- [RECORDS SHOWN]:
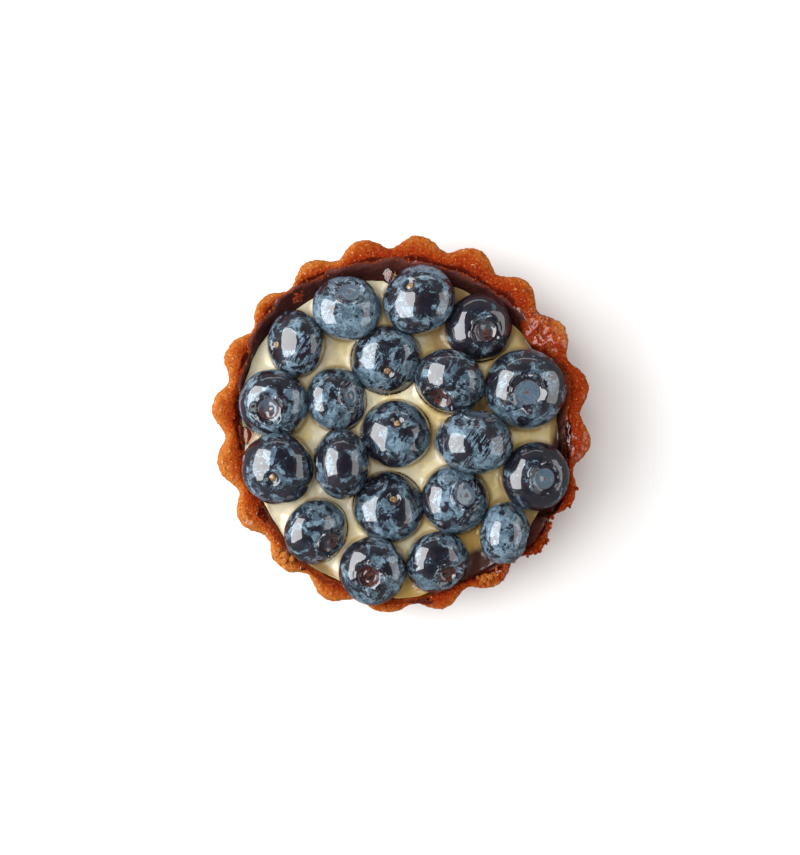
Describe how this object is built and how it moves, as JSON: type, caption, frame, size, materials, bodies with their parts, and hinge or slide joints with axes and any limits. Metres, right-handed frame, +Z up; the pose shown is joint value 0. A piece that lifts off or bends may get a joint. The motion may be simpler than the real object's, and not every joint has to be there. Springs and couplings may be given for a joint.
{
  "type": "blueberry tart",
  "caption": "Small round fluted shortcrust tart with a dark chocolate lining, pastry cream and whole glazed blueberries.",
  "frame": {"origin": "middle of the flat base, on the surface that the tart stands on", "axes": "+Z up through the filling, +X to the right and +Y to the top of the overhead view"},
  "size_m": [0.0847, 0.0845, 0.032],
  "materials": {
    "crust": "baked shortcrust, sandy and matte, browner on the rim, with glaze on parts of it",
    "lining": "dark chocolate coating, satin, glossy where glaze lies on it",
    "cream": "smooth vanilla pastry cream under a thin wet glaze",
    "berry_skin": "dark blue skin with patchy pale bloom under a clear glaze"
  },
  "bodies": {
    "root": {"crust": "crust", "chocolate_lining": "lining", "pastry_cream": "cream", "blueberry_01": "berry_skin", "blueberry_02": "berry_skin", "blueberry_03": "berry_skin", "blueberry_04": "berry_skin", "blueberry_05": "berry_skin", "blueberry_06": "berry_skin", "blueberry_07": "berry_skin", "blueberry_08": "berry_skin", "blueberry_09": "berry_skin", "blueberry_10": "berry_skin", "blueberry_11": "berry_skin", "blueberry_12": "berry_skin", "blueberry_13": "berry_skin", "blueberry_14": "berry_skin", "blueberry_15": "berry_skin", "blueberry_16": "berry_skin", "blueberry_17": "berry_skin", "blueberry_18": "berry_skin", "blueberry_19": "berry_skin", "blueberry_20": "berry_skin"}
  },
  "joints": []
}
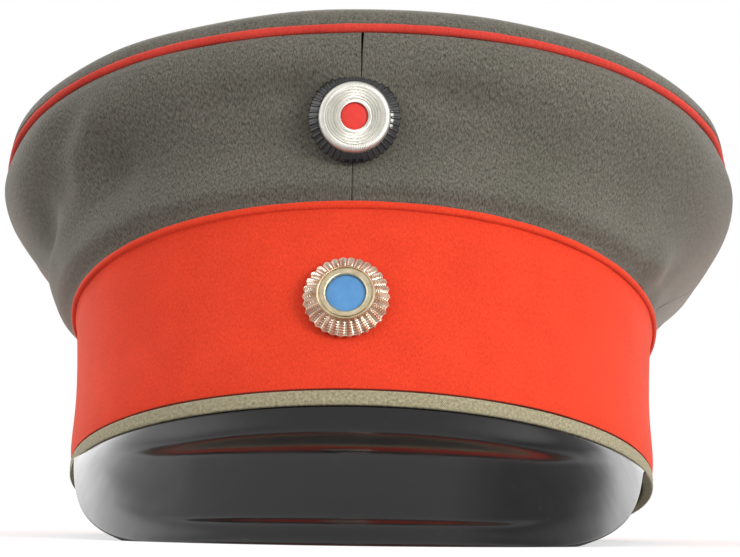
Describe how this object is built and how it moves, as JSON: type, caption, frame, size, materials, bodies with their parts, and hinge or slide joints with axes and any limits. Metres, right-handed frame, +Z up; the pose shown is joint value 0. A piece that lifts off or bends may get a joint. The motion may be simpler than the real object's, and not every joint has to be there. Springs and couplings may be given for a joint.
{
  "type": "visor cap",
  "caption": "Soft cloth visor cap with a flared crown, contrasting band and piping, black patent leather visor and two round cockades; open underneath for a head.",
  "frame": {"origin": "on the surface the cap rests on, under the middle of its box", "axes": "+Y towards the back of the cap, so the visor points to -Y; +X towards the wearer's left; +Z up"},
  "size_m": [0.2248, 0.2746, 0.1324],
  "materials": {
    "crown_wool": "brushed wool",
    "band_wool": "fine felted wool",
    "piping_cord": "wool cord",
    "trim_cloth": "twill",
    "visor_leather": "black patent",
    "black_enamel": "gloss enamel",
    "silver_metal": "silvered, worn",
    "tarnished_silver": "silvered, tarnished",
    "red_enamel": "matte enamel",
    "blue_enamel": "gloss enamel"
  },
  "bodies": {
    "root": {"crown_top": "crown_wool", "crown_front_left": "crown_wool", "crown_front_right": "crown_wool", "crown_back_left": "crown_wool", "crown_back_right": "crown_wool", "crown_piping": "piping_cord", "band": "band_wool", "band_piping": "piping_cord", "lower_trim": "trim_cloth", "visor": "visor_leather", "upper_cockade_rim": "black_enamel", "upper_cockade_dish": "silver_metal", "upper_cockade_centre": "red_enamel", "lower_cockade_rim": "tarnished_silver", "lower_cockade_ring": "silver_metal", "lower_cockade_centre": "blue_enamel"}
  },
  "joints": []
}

- [GOAL OF THE EXERCISE]:
Repeat the material word for word, in full.

- [RESPONSE TO THIS TASK]:
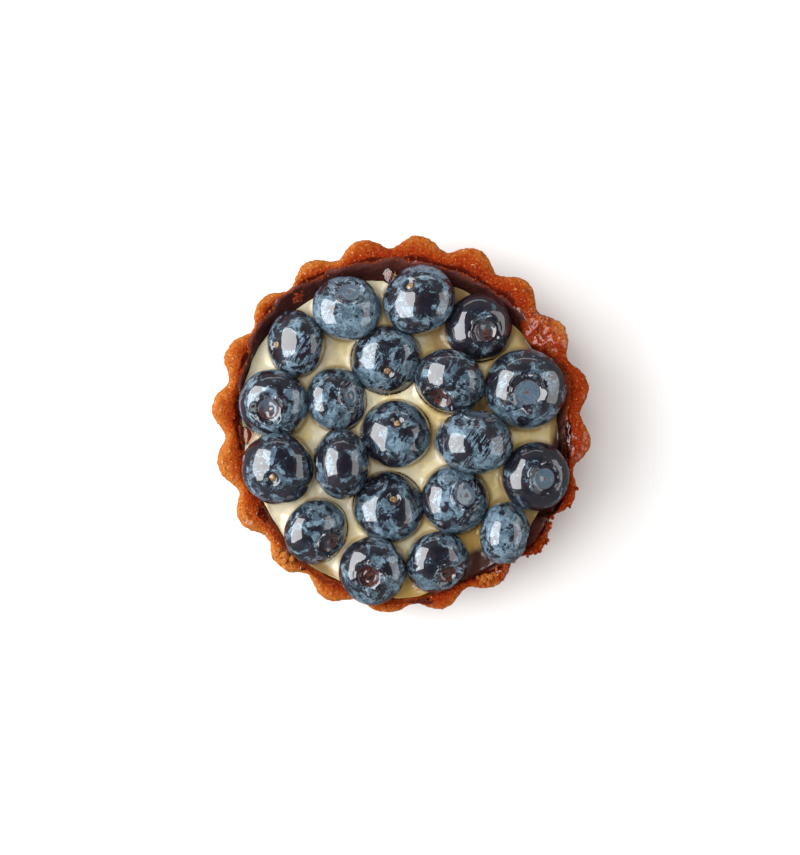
Describe how this object is built and how it moves, as JSON: type, caption, frame, size, materials, bodies with their parts, and hinge or slide joints with axes and any limits. Metres, right-handed frame, +Z up; the pose shown is joint value 0. A piece that lifts off or bends may get a joint. The motion may be simpler than the real object's, and not every joint has to be there. Springs and couplings may be given for a joint.
{
  "type": "blueberry tart",
  "caption": "Small round fluted shortcrust tart with a dark chocolate lining, pastry cream and whole glazed blueberries.",
  "frame": {"origin": "middle of the flat base, on the surface that the tart stands on", "axes": "+Z up through the filling, +X to the right and +Y to the top of the overhead view"},
  "size_m": [0.0847, 0.0845, 0.032],
  "materials": {
    "crust": "baked shortcrust, sandy and matte, browner on the rim, with glaze on parts of it",
    "lining": "dark chocolate coating, satin, glossy where glaze lies on it",
    "cream": "smooth vanilla pastry cream under a thin wet glaze",
    "berry_skin": "dark blue skin with patchy pale bloom under a clear glaze"
  },
  "bodies": {
    "root": {"crust": "crust", "chocolate_lining": "lining", "pastry_cream": "cream", "blueberry_01": "berry_skin", "blueberry_02": "berry_skin", "blueberry_03": "berry_skin", "blueberry_04": "berry_skin", "blueberry_05": "berry_skin", "blueberry_06": "berry_skin", "blueberry_07": "berry_skin", "blueberry_08": "berry_skin", "blueberry_09": "berry_skin", "blueberry_10": "berry_skin", "blueberry_11": "berry_skin", "blueberry_12": "berry_skin", "blueberry_13": "berry_skin", "blueberry_14": "berry_skin", "blueberry_15": "berry_skin", "blueberry_16": "berry_skin", "blueberry_17": "berry_skin", "blueberry_18": "berry_skin", "blueberry_19": "berry_skin", "blueberry_20": "berry_skin"}
  },
  "joints": []
}
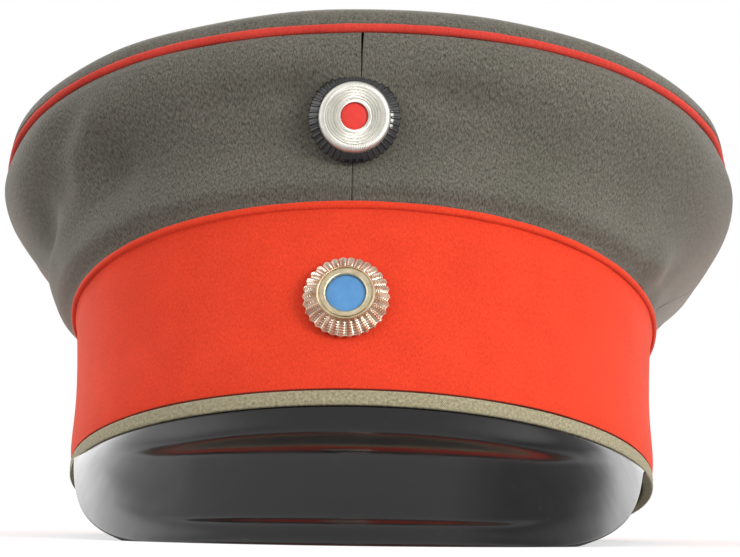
Describe how this object is built and how it moves, as JSON: type, caption, frame, size, materials, bodies with their parts, and hinge or slide joints with axes and any limits. Metres, right-handed frame, +Z up; the pose shown is joint value 0. A piece that lifts off or bends may get a joint. The motion may be simpler than the real object's, and not every joint has to be there. Springs and couplings may be given for a joint.
{
  "type": "visor cap",
  "caption": "Soft cloth visor cap with a flared crown, contrasting band and piping, black patent leather visor and two round cockades; open underneath for a head.",
  "frame": {"origin": "on the surface the cap rests on, under the middle of its box", "axes": "+Y towards the back of the cap, so the visor points to -Y; +X towards the wearer's left; +Z up"},
  "size_m": [0.2248, 0.2746, 0.1324],
  "materials": {
    "crown_wool": "brushed wool",
    "band_wool": "fine felted wool",
    "piping_cord": "wool cord",
    "trim_cloth": "twill",
    "visor_leather": "black patent",
    "black_enamel": "gloss enamel",
    "silver_metal": "silvered, worn",
    "tarnished_silver": "silvered, tarnished",
    "red_enamel": "matte enamel",
    "blue_enamel": "gloss enamel"
  },
  "bodies": {
    "root": {"crown_top": "crown_wool", "crown_front_left": "crown_wool", "crown_front_right": "crown_wool", "crown_back_left": "crown_wool", "crown_back_right": "crown_wool", "crown_piping": "piping_cord", "band": "band_wool", "band_piping": "piping_cord", "lower_trim": "trim_cloth", "visor": "visor_leather", "upper_cockade_rim": "black_enamel", "upper_cockade_dish": "silver_metal", "upper_cockade_centre": "red_enamel", "lower_cockade_rim": "tarnished_silver", "lower_cockade_ring": "silver_metal", "lower_cockade_centre": "blue_enamel"}
  },
  "joints": []
}